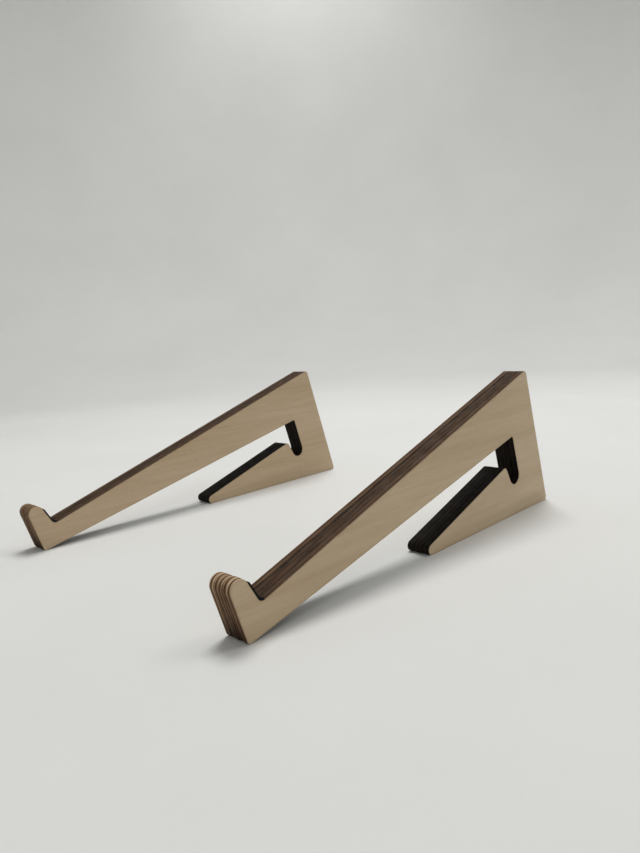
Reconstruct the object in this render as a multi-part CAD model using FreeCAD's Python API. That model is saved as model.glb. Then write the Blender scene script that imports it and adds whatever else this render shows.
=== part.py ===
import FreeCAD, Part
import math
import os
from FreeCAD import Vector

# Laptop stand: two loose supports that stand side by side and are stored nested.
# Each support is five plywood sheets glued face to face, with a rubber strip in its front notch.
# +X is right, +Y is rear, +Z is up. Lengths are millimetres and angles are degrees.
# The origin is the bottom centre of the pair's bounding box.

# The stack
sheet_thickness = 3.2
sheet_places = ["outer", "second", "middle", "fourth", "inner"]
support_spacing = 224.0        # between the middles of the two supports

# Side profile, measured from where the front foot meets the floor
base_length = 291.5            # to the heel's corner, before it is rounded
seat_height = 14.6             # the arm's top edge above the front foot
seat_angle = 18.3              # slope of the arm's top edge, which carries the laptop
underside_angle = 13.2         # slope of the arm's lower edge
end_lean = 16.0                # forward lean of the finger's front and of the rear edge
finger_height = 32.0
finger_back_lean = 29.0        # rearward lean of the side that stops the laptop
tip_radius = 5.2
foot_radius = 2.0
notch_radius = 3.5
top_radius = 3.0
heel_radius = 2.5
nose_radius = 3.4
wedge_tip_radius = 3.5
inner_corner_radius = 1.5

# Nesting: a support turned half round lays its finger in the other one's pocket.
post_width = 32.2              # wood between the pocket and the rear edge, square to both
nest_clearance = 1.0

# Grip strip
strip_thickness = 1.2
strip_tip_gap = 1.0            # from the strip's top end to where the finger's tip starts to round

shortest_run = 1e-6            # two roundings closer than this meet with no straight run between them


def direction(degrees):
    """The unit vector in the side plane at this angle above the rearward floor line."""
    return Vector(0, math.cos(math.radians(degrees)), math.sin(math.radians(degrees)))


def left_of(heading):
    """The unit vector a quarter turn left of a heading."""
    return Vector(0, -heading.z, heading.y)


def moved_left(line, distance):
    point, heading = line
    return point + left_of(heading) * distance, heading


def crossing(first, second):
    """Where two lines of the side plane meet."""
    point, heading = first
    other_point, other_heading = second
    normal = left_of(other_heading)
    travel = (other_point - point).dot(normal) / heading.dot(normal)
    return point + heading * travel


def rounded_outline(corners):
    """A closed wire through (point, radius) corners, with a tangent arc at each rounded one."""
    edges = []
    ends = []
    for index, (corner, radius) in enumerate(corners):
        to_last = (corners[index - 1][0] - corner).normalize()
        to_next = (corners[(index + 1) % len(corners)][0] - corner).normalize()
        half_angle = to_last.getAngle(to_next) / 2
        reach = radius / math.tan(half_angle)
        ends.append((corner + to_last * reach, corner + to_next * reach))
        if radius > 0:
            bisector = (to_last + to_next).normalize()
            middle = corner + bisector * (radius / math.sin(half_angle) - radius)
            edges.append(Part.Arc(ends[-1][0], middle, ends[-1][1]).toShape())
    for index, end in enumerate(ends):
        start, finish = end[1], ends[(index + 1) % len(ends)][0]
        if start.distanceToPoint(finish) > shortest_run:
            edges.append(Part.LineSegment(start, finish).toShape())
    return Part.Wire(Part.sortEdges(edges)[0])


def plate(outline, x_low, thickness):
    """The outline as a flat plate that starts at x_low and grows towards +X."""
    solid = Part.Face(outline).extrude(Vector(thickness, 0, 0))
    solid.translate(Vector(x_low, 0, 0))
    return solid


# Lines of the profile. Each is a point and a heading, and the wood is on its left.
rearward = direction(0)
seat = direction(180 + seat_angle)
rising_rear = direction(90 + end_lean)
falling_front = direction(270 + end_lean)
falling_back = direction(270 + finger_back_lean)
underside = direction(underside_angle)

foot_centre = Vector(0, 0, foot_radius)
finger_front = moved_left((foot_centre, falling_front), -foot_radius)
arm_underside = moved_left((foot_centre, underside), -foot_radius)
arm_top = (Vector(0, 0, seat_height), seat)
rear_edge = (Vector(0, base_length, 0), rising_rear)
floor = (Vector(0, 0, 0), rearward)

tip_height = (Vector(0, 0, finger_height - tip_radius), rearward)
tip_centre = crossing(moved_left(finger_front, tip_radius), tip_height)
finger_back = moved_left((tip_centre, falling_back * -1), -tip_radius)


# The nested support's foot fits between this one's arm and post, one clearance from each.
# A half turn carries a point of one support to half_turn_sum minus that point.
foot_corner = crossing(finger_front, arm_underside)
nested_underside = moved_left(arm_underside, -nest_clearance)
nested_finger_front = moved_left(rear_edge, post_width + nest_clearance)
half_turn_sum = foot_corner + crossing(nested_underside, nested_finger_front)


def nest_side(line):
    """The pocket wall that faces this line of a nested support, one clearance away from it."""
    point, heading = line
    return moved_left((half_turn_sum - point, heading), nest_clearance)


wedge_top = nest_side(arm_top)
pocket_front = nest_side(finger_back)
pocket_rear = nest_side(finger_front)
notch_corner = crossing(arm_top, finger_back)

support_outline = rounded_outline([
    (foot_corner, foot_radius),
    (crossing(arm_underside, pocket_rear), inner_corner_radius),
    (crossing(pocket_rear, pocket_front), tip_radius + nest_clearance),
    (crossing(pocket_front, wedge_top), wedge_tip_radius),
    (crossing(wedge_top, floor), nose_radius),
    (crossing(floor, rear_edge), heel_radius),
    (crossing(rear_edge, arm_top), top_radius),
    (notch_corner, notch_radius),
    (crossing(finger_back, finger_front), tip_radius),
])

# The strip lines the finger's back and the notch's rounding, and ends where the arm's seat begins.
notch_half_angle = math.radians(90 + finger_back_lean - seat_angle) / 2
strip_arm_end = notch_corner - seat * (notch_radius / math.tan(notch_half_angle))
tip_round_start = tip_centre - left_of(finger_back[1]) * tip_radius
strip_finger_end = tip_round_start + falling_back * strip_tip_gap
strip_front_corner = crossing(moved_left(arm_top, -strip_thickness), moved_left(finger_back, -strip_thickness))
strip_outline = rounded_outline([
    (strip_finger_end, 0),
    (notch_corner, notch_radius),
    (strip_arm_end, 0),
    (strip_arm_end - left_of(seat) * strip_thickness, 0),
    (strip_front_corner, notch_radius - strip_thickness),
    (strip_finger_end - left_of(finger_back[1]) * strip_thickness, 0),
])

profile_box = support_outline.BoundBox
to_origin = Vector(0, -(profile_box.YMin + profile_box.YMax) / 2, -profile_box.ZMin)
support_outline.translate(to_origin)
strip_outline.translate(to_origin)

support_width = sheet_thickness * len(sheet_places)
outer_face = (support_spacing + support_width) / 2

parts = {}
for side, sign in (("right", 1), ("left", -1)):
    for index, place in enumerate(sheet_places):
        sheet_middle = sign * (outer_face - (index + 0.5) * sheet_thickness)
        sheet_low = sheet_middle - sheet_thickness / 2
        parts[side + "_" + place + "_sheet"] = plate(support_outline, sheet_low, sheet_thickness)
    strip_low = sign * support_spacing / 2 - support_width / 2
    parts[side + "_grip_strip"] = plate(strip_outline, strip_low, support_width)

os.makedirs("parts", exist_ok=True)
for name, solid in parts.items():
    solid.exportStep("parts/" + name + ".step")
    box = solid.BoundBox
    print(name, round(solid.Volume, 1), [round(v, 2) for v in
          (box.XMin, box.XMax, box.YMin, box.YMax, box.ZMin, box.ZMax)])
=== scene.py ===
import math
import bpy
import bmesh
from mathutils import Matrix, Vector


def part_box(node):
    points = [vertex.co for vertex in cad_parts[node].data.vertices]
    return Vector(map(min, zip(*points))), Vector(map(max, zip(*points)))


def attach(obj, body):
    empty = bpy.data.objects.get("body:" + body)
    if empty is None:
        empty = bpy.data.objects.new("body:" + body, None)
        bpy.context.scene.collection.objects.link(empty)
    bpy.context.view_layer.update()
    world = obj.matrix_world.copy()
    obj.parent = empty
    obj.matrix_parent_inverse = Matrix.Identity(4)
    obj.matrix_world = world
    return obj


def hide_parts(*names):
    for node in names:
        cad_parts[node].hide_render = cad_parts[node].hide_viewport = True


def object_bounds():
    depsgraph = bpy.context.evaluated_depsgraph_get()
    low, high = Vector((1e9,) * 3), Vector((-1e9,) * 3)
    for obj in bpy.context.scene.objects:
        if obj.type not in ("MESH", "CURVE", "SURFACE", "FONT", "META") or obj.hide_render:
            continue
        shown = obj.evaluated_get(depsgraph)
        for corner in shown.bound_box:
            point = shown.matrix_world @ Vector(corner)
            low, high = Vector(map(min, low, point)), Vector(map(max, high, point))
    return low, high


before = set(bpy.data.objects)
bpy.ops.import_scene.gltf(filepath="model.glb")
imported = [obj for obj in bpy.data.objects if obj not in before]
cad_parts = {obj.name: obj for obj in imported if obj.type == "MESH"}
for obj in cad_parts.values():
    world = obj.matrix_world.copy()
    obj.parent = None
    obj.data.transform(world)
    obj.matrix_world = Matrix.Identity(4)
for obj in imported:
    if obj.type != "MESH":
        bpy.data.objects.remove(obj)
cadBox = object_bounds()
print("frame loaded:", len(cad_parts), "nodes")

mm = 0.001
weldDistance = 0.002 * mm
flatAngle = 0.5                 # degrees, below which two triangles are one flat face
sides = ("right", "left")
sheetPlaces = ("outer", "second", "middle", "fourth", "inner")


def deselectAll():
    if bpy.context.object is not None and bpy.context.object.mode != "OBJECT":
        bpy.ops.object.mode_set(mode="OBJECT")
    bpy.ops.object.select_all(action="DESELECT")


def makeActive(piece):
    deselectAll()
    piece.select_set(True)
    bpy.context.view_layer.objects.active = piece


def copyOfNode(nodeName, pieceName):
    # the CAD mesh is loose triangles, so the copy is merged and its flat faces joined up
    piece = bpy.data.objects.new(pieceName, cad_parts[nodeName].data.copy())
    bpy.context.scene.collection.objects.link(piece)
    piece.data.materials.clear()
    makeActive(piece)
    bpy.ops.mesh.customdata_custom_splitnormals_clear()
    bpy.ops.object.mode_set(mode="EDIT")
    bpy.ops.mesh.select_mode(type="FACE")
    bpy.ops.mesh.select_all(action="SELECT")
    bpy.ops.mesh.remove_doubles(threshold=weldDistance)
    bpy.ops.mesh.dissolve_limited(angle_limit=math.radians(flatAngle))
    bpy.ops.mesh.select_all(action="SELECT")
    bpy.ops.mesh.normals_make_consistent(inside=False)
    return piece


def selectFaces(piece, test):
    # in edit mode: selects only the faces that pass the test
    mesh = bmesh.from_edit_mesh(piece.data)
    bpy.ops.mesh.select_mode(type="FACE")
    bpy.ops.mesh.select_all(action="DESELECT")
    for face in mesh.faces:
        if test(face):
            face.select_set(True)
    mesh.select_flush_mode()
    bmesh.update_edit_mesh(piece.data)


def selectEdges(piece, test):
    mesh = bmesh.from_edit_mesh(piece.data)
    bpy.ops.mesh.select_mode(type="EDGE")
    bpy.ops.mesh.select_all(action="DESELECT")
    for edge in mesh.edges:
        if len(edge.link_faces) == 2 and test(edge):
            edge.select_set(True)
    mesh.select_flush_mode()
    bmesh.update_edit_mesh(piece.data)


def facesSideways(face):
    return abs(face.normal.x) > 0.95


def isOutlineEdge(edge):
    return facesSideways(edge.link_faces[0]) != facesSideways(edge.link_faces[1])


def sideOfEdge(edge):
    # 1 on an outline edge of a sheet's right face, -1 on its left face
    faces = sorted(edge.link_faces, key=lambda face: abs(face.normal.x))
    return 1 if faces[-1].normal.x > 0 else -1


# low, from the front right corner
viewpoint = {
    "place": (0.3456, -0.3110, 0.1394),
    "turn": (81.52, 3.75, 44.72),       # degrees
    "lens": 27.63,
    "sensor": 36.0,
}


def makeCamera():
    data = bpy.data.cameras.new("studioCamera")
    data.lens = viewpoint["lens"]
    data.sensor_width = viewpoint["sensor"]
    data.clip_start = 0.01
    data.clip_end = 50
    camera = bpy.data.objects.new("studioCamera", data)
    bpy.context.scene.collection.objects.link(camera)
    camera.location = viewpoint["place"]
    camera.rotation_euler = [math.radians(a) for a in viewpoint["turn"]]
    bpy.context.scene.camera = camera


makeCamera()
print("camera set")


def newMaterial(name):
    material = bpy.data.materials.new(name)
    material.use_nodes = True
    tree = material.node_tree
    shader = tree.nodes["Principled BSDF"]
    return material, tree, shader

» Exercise
Copy out only the lines running from the beginning of the data to the line with "strip_tip_gap = 1.0", both ends included.

» Exercise solution
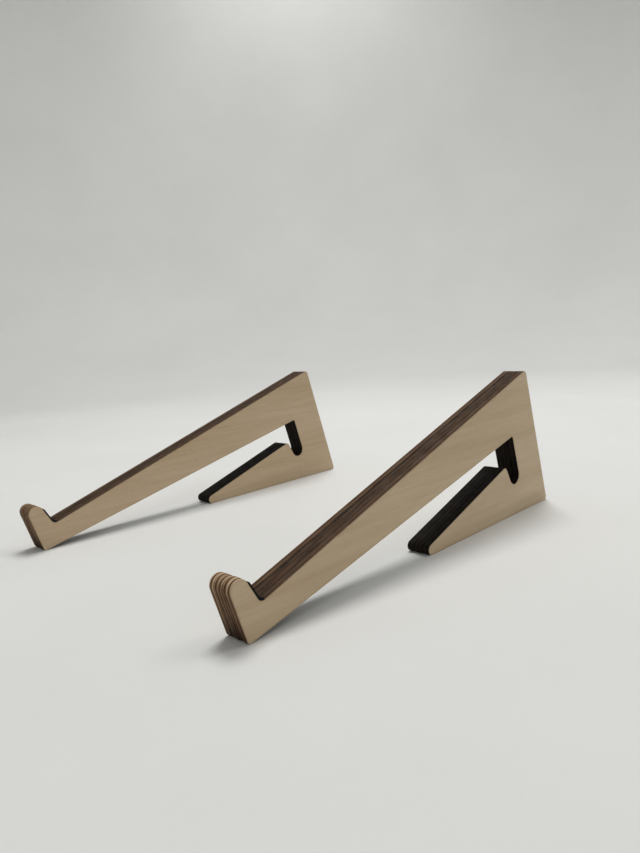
Reconstruct the object in this render as a multi-part CAD model using FreeCAD's Python API. That model is saved as model.glb. Then write the Blender scene script that imports it and adds whatever else this render shows.
=== part.py ===
import FreeCAD, Part
import math
import os
from FreeCAD import Vector

# Laptop stand: two loose supports that stand side by side and are stored nested.
# Each support is five plywood sheets glued face to face, with a rubber strip in its front notch.
# +X is right, +Y is rear, +Z is up. Lengths are millimetres and angles are degrees.
# The origin is the bottom centre of the pair's bounding box.

# The stack
sheet_thickness = 3.2
sheet_places = ["outer", "second", "middle", "fourth", "inner"]
support_spacing = 224.0        # between the middles of the two supports

# Side profile, measured from where the front foot meets the floor
base_length = 291.5            # to the heel's corner, before it is rounded
seat_height = 14.6             # the arm's top edge above the front foot
seat_angle = 18.3              # slope of the arm's top edge, which carries the laptop
underside_angle = 13.2         # slope of the arm's lower edge
end_lean = 16.0                # forward lean of the finger's front and of the rear edge
finger_height = 32.0
finger_back_lean = 29.0        # rearward lean of the side that stops the laptop
tip_radius = 5.2
foot_radius = 2.0
notch_radius = 3.5
top_radius = 3.0
heel_radius = 2.5
nose_radius = 3.4
wedge_tip_radius = 3.5
inner_corner_radius = 1.5

# Nesting: a support turned half round lays its finger in the other one's pocket.
post_width = 32.2              # wood between the pocket and the rear edge, square to both
nest_clearance = 1.0

# Grip strip
strip_thickness = 1.2
strip_tip_gap = 1.0            # from the strip's top end to where the finger's tip starts to round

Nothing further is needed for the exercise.